En retour, les enseignes règlent avec une lettre de crédit sur 90 jours. En somme, à ce rythme, «d’ici quelques années la grande partie des industriels marocains ne pourra plus commercialiser ses produits dans la grande distribution. Car aujourd’hui même, il y en a qui vendent une partie de leur production au noir pour pouvoir compenser les pertes accusées sur ce circuit», avance un opérateur.
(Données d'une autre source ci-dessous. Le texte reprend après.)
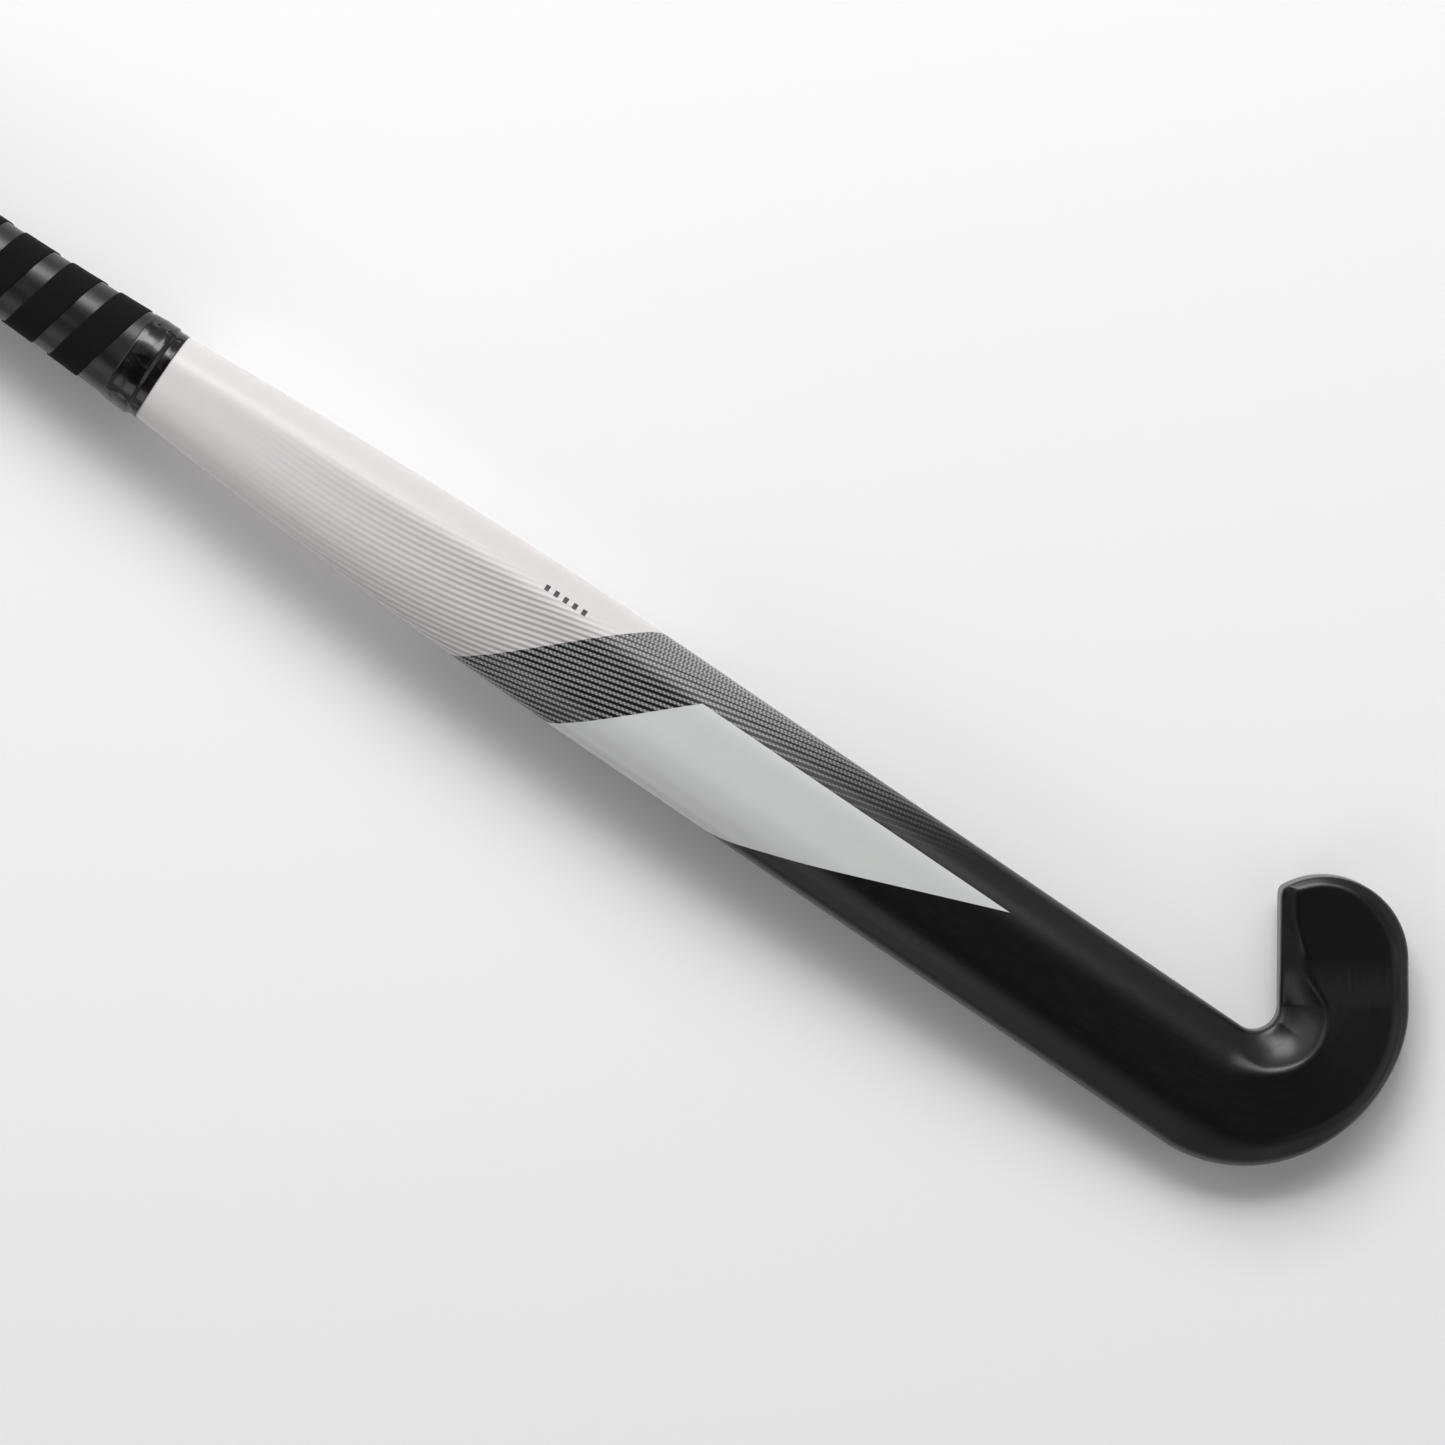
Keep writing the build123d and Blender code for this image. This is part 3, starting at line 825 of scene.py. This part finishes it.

Les distributeurs continueront à augmenter les marges
Du côté de la grande distribution, les contre-arguments ne manquent pas. «Les industriels ne sont pas obligés d’accepter ces conditions, d’autant plus que le circuit de la distribution moderne ne contrôle que 15% des parts de marché», déclare un patron de la grande distribution. Selon lui, si les distributeurs resserrent les négociations, c’est par ce qu’ils connaissent le taux de marge réalisé par chacun des industriels avec qui ils travaillent. Actuellement, «les marges des industries, toutes tailles confondues, varient de 50 à 200%. En parallèle, la marge arrière et avant du circuit de la distribution moderne va de 20 à 25%. Donc, il leur reste entre 30 et 175% de marge nette», argumente-t-il. En effet, les enseignes estiment que les marges imposées actuellement leur permettent à peine de couvrir leurs charges. Il est expliqué que 10 à 12% des marges permettent de couvrir le coût de la distribution directe ; cela, sans compter les couts des investissements évalués en moyenne à 150 MDH par magasin. Selon ce professionnel, «les enseignes de la grande distribution ne sont pas en position de force. Le jour où on arrivera à contrôler 45% de la distribution, c’est à ce moment-là que les industriels accepteront de négocier avec nous d’une façon professionnelle. D’ici là, nous continuerons à augmenter les marges».